Copy out the data below verbatim.

■ **SUPPLIED DATA**
-*-*-
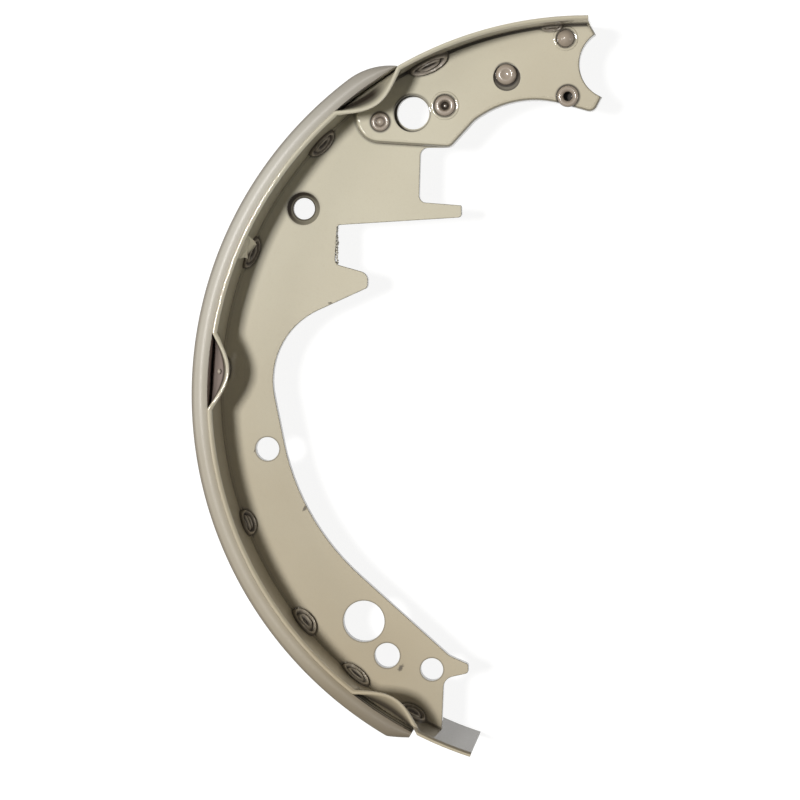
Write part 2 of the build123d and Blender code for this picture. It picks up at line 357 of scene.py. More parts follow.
def middle_of(node):
    """Middle of a node's box."""
    low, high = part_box(node)
    return (Vector(low) + Vector(high)) / 2


def ring_table():
    """Centre, radius, width, strength and lean to the upper left of each ring of painted shade."""
    rings = []
    gap, width, strength, lean = RIVET_RING
    for name, (head_radius, _) in RIVETS.items():
        middle = middle_of(name)
        radius = (head_radius + gap) * MM
        rings.append(((middle.x, middle.y), radius, width * MM, strength, lean))
    for angle, depth, radius, width, strength, lean in HOLE_RINGS:
        reach = TABLE_INSIDE - depth * MM
        middle = (reach * cos(radians(angle)), reach * sin(radians(angle)))
        rings.append((middle, radius * MM, width * MM, strength, lean))
    return rings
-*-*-
■ **RESULT**
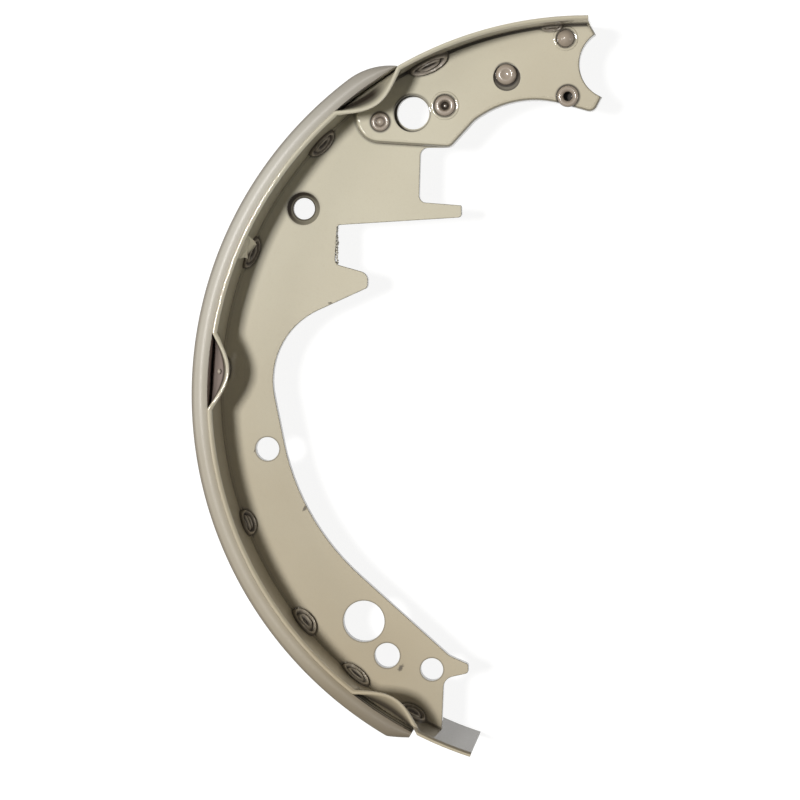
Write part 2 of the build123d and Blender code for this picture. It picks up at line 357 of scene.py. More parts follow.
def middle_of(node):
    """Middle of a node's box."""
    low, high = part_box(node)
    return (Vector(low) + Vector(high)) / 2


def ring_table():
    """Centre, radius, width, strength and lean to the upper left of each ring of painted shade."""
    rings = []
    gap, width, strength, lean = RIVET_RING
    for name, (head_radius, _) in RIVETS.items():
        middle = middle_of(name)
        radius = (head_radius + gap) * MM
        rings.append(((middle.x, middle.y), radius, width * MM, strength, lean))
    for angle, depth, radius, width, strength, lean in HOLE_RINGS:
        reach = TABLE_INSIDE - depth * MM
        middle = (reach * cos(radians(angle)), reach * sin(radians(angle)))
        rings.append((middle, radius * MM, width * MM, strength, lean))
    return rings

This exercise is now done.